===== Data section
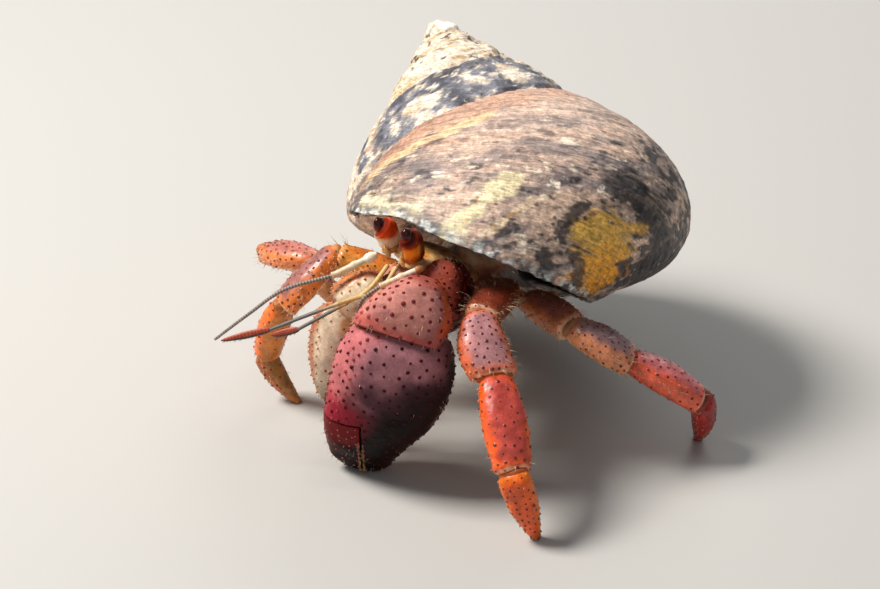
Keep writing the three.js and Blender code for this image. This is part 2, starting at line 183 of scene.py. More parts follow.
def to_mesh(name, points, faces):
    """faces: a list of arrays, each of triangles or of quads."""
    mesh = bpy.data.meshes.new(name)
    sizes = np.concatenate([np.full(len(f), f.shape[1]) for f in faces])
    corners = np.concatenate([f.ravel() for f in faces])
    mesh.vertices.add(len(points))
    mesh.vertices.foreach_set("co", np.asarray(points, np.float32).ravel())
    mesh.loops.add(len(corners))
    mesh.loops.foreach_set("vertex_index", corners.astype(np.int32))
    mesh.polygons.add(len(sizes))
    mesh.polygons.foreach_set("loop_start", (np.cumsum(sizes) - sizes).astype(np.int32))
    mesh.polygons.foreach_set("use_smooth", np.full(len(sizes), True))
    mesh.update()
    mesh.validate()
    return mesh


def paint(mesh, tint, flow=None):
    """A mesh's colour by point, and its place along the growth lines where the material has fibres."""
    colour = mesh.attributes.new("tint", "FLOAT_COLOR", "POINT")
    opaque = np.column_stack([np.clip(tint, 0, 1), np.ones(len(tint))])
    colour.data.foreach_set("color", opaque.astype(np.float32).ravel())
    if flow is not None:
        run = mesh.attributes.new("flow", "FLOAT_VECTOR", "POINT")
        run.data.foreach_set("vector", flow.astype(np.float32).ravel())


def piece(name, mesh, material, nodes=()):
    """A visual piece that rides on the root and stands for CAD nodes."""
    ob = bpy.data.objects.new(name, mesh)
    bpy.context.scene.collection.objects.link(ob)
    mesh.materials.clear()
    mesh.materials.append(material)
    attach(ob, "root")
    if nodes:
        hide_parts(*nodes)


def finish_shape(name, shape, material, nodes=(), flow=False):
    """The piece that a shape makes."""
    mesh = to_mesh(name, place(np.concatenate(shape.points)), shape.by_size())
    paint(mesh, np.concatenate(shape.tints), np.concatenate(shape.flows) if flow else None)
    piece(name, mesh, material, nodes)


def dress(node, shape, material):
    """The piece that stands for one CAD node."""
    finish_shape(f"{node}_look", shape, material, [node])


def remeshed(voxel, rounds):
    """Modifiers that rebuild a solid as one even skin and smooth it."""
    return (
        ("REMESH", dict(mode="VOXEL", voxel_size=voxel, use_smooth_shade=True)),
        ("SMOOTH", dict(factor=0.5, iterations=rounds)),
    )


def modified(points, faces, *modifiers):
    """What modifiers, each (kind, settings), make of points and faces in mm, as (points, [triangles])."""
    helpers = []

    def helper(name, *solid):
        ob = bpy.data.objects.new(name, to_mesh(name, *solid))
        bpy.context.scene.collection.objects.link(ob)
        helpers.append(ob)
        return ob

    work = helper("work", points, faces)
    for kind, settings in modifiers:
        m = work.modifiers.new(kind, kind)
        for key, value in settings.items():
            if key == "cutter":
                m.object = helper("cutter", *value)
            else:
                setattr(m, key, value)
    mesh = bpy.data.meshes.new_from_object(work.evaluated_get(bpy.context.evaluated_depsgraph_get()))
    mesh.calc_loop_triangles()
    tri = np.empty(len(mesh.loop_triangles) * 3, np.int32)
    mesh.loop_triangles.foreach_get("vertices", tri)
    co = np.empty(len(mesh.vertices) * 3, np.float32)
    mesh.vertices.foreach_get("co", co)
    old = [mesh, *(ob.data for ob in helpers)]
    for ob in helpers:
        bpy.data.objects.remove(ob)
    for data in old:
        bpy.data.meshes.remove(data)
    return co.reshape(-1, 3).astype(float), [tri.reshape(-1, 3)]


# Materials
# How far red, green and blue light go into skin, in metres.
SKIN_DEPTHS = (0.0016, 0.0006, 0.0003)


def shader(name, rough, shine, mottle, grain, bump, coat=0.0, soft=0.0, streaks=False):
    """A Principled material: the piece's own tint, broken up by noise at two sizes, with a bump of its own.

    mottle and grain are (scale, strength), and bump is (scale, strength, depth in metres). streaks draws
    fibres along the growth lines, and soft lets light into the skin."""
    mat = bpy.data.materials.new(name)
    mat.use_nodes = True
    tree = mat.node_tree

    def fill(node, values):
        for key, value in values.items():
            if isinstance(value, bpy.types.NodeSocket):
                tree.links.new(value, node.inputs[key])
            else:
                node.inputs[key].default_value = value

    def add(kind, values, **settings):
        node = tree.nodes.new(f"ShaderNode{kind}")
        for key, value in settings.items():
            setattr(node, key, value)
        fill(node, values)
        return node.outputs

    where = add("TexCoord", {})["Object"]

    def noisy(scale, detail=4, at=where, fading=0.6, warp=0.0):
        values = {"Vector": at, "Scale": scale, "Detail": detail, "Roughness": fading, "Distortion": warp}
        return add("TexNoise", values)["Fac"]

    def ramp(source, lo, hi, first, last):
        values = {"Value": source, "From Min": lo, "From Max": hi, "To Min": first, "To Max": last}
        return add("MapRange", values, interpolation_type="SMOOTHSTEP")["Result"]

    def blend(kind, share, under, over):
        # The Mix node's sockets for colours go by number.
        return add("Mix", {0: share, 6: under, 7: over}, data_type="RGBA", blend_type=kind)[2]

    def shade(colour, source, lo, hi, first, last):
        return blend("MULTIPLY", 1.0, colour, ramp(source, lo, hi, first, last))

    colour = add("Attribute", {}, attribute_name="tint")["Color"]
    big, small = noisy(mottle[0]), noisy(grain[0])
    for source, strength in ((big, mottle[1]), (small, grain[1])):
        colour = shade(colour, source, 0.3, 0.7, 1 - strength, 1 + strength)
    if streaks:
        run = add("Attribute", {}, attribute_name="flow")["Vector"]

        def fibres(stretch, detail, fading, warp):
            along_lines = add("VectorMath", {0: run, 1: stretch}, operation="MULTIPLY")[0]
            return noisy(1.0, detail, along_lines, fading, warp)

        fine = fibres((1.0, 0.26, 0.0), 6, 0.72, 0.25)
        broad = fibres((0.3, 0.1, 0.0), 4, 0.6, 0.4)
        colour = shade(colour, fine, 0.3, 0.7, 0.6, 1.32)
        colour = shade(colour, broad, 0.35, 0.68, 0.78, 1.18)
        colour = blend("MIX", ramp(fine, 0.62, 0.72, 0.0, 0.3), colour, (*rgb(232, 208, 182), 1))
        chips = add("TexVoronoi", {"Vector": where, "Scale": 240})["Distance"]
        some = ramp(noisy(160), 0.56, 0.62, 0.0, 0.8)
        flakes = add("Math", {0: ramp(chips, 0.1, 0.16, 1.0, 0.0), 1: some}, operation="MULTIPLY")[0]
        colour = blend("MIX", flakes, colour, (*rgb(235, 226, 214), 1))
    height = fine if streaks else noisy(bump[0], 5)
    look = {
        "Base Color": colour,
        "Roughness": ramp(big, 0.3, 0.7, rough - 0.07, rough + 0.07),
        "Specular IOR Level": shine,
        "Coat Weight": coat,
        "Coat Roughness": 0.12,
        "Normal": add("Bump", {"Strength": bump[1], "Distance": bump[2], "Height": height})["Normal"],
    }
    if soft:
        look |= {"Subsurface Weight": soft, "Subsurface Radius": SKIN_DEPTHS, "Subsurface Scale": 1.0}
    fill(tree.nodes["Principled BSDF"], look)
    return mat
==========
Challenge – Go through the material above line by line and copy it exactly.

Exercise solution –
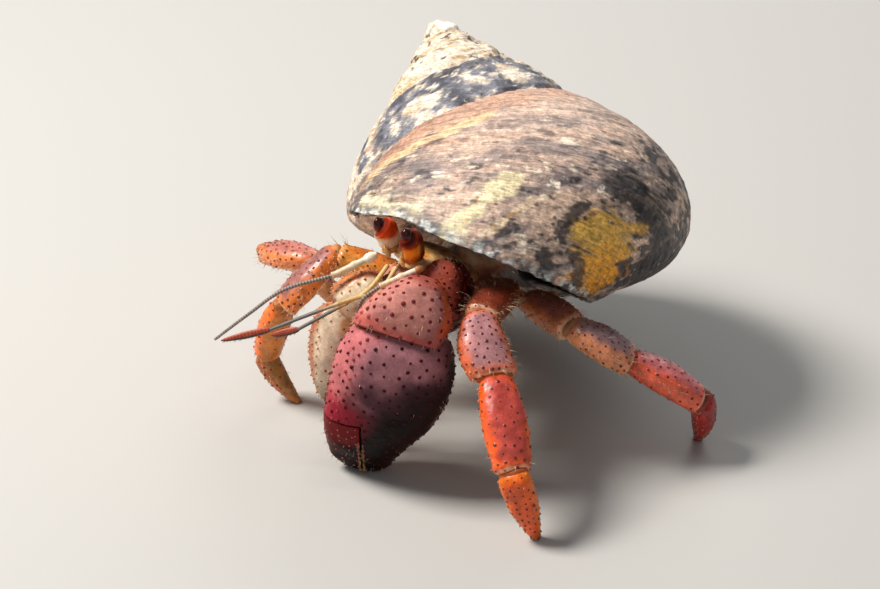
Keep writing the three.js and Blender code for this image. This is part 2, starting at line 183 of scene.py. More parts follow.
def to_mesh(name, points, faces):
    """faces: a list of arrays, each of triangles or of quads."""
    mesh = bpy.data.meshes.new(name)
    sizes = np.concatenate([np.full(len(f), f.shape[1]) for f in faces])
    corners = np.concatenate([f.ravel() for f in faces])
    mesh.vertices.add(len(points))
    mesh.vertices.foreach_set("co", np.asarray(points, np.float32).ravel())
    mesh.loops.add(len(corners))
    mesh.loops.foreach_set("vertex_index", corners.astype(np.int32))
    mesh.polygons.add(len(sizes))
    mesh.polygons.foreach_set("loop_start", (np.cumsum(sizes) - sizes).astype(np.int32))
    mesh.polygons.foreach_set("use_smooth", np.full(len(sizes), True))
    mesh.update()
    mesh.validate()
    return mesh


def paint(mesh, tint, flow=None):
    """A mesh's colour by point, and its place along the growth lines where the material has fibres."""
    colour = mesh.attributes.new("tint", "FLOAT_COLOR", "POINT")
    opaque = np.column_stack([np.clip(tint, 0, 1), np.ones(len(tint))])
    colour.data.foreach_set("color", opaque.astype(np.float32).ravel())
    if flow is not None:
        run = mesh.attributes.new("flow", "FLOAT_VECTOR", "POINT")
        run.data.foreach_set("vector", flow.astype(np.float32).ravel())


def piece(name, mesh, material, nodes=()):
    """A visual piece that rides on the root and stands for CAD nodes."""
    ob = bpy.data.objects.new(name, mesh)
    bpy.context.scene.collection.objects.link(ob)
    mesh.materials.clear()
    mesh.materials.append(material)
    attach(ob, "root")
    if nodes:
        hide_parts(*nodes)


def finish_shape(name, shape, material, nodes=(), flow=False):
    """The piece that a shape makes."""
    mesh = to_mesh(name, place(np.concatenate(shape.points)), shape.by_size())
    paint(mesh, np.concatenate(shape.tints), np.concatenate(shape.flows) if flow else None)
    piece(name, mesh, material, nodes)


def dress(node, shape, material):
    """The piece that stands for one CAD node."""
    finish_shape(f"{node}_look", shape, material, [node])


def remeshed(voxel, rounds):
    """Modifiers that rebuild a solid as one even skin and smooth it."""
    return (
        ("REMESH", dict(mode="VOXEL", voxel_size=voxel, use_smooth_shade=True)),
        ("SMOOTH", dict(factor=0.5, iterations=rounds)),
    )


def modified(points, faces, *modifiers):
    """What modifiers, each (kind, settings), make of points and faces in mm, as (points, [triangles])."""
    helpers = []

    def helper(name, *solid):
        ob = bpy.data.objects.new(name, to_mesh(name, *solid))
        bpy.context.scene.collection.objects.link(ob)
        helpers.append(ob)
        return ob

    work = helper("work", points, faces)
    for kind, settings in modifiers:
        m = work.modifiers.new(kind, kind)
        for key, value in settings.items():
            if key == "cutter":
                m.object = helper("cutter", *value)
            else:
                setattr(m, key, value)
    mesh = bpy.data.meshes.new_from_object(work.evaluated_get(bpy.context.evaluated_depsgraph_get()))
    mesh.calc_loop_triangles()
    tri = np.empty(len(mesh.loop_triangles) * 3, np.int32)
    mesh.loop_triangles.foreach_get("vertices", tri)
    co = np.empty(len(mesh.vertices) * 3, np.float32)
    mesh.vertices.foreach_get("co", co)
    old = [mesh, *(ob.data for ob in helpers)]
    for ob in helpers:
        bpy.data.objects.remove(ob)
    for data in old:
        bpy.data.meshes.remove(data)
    return co.reshape(-1, 3).astype(float), [tri.reshape(-1, 3)]


# Materials
# How far red, green and blue light go into skin, in metres.
SKIN_DEPTHS = (0.0016, 0.0006, 0.0003)


def shader(name, rough, shine, mottle, grain, bump, coat=0.0, soft=0.0, streaks=False):
    """A Principled material: the piece's own tint, broken up by noise at two sizes, with a bump of its own.

    mottle and grain are (scale, strength), and bump is (scale, strength, depth in metres). streaks draws
    fibres along the growth lines, and soft lets light into the skin."""
    mat = bpy.data.materials.new(name)
    mat.use_nodes = True
    tree = mat.node_tree

    def fill(node, values):
        for key, value in values.items():
            if isinstance(value, bpy.types.NodeSocket):
                tree.links.new(value, node.inputs[key])
            else:
                node.inputs[key].default_value = value

    def add(kind, values, **settings):
        node = tree.nodes.new(f"ShaderNode{kind}")
        for key, value in settings.items():
            setattr(node, key, value)
        fill(node, values)
        return node.outputs

    where = add("TexCoord", {})["Object"]

    def noisy(scale, detail=4, at=where, fading=0.6, warp=0.0):
        values = {"Vector": at, "Scale": scale, "Detail": detail, "Roughness": fading, "Distortion": warp}
        return add("TexNoise", values)["Fac"]

    def ramp(source, lo, hi, first, last):
        values = {"Value": source, "From Min": lo, "From Max": hi, "To Min": first, "To Max": last}
        return add("MapRange", values, interpolation_type="SMOOTHSTEP")["Result"]

    def blend(kind, share, under, over):
        # The Mix node's sockets for colours go by number.
        return add("Mix", {0: share, 6: under, 7: over}, data_type="RGBA", blend_type=kind)[2]

    def shade(colour, source, lo, hi, first, last):
        return blend("MULTIPLY", 1.0, colour, ramp(source, lo, hi, first, last))

    colour = add("Attribute", {}, attribute_name="tint")["Color"]
    big, small = noisy(mottle[0]), noisy(grain[0])
    for source, strength in ((big, mottle[1]), (small, grain[1])):
        colour = shade(colour, source, 0.3, 0.7, 1 - strength, 1 + strength)
    if streaks:
        run = add("Attribute", {}, attribute_name="flow")["Vector"]

        def fibres(stretch, detail, fading, warp):
            along_lines = add("VectorMath", {0: run, 1: stretch}, operation="MULTIPLY")[0]
            return noisy(1.0, detail, along_lines, fading, warp)

        fine = fibres((1.0, 0.26, 0.0), 6, 0.72, 0.25)
        broad = fibres((0.3, 0.1, 0.0), 4, 0.6, 0.4)
        colour = shade(colour, fine, 0.3, 0.7, 0.6, 1.32)
        colour = shade(colour, broad, 0.35, 0.68, 0.78, 1.18)
        colour = blend("MIX", ramp(fine, 0.62, 0.72, 0.0, 0.3), colour, (*rgb(232, 208, 182), 1))
        chips = add("TexVoronoi", {"Vector": where, "Scale": 240})["Distance"]
        some = ramp(noisy(160), 0.56, 0.62, 0.0, 0.8)
        flakes = add("Math", {0: ramp(chips, 0.1, 0.16, 1.0, 0.0), 1: some}, operation="MULTIPLY")[0]
        colour = blend("MIX", flakes, colour, (*rgb(235, 226, 214), 1))
    height = fine if streaks else noisy(bump[0], 5)
    look = {
        "Base Color": colour,
        "Roughness": ramp(big, 0.3, 0.7, rough - 0.07, rough + 0.07),
        "Specular IOR Level": shine,
        "Coat Weight": coat,
        "Coat Roughness": 0.12,
        "Normal": add("Bump", {"Strength": bump[1], "Distance": bump[2], "Height": height})["Normal"],
    }
    if soft:
        look |= {"Subsurface Weight": soft, "Subsurface Radius": SKIN_DEPTHS, "Subsurface Scale": 1.0}
    fill(tree.nodes["Principled BSDF"], look)
    return mat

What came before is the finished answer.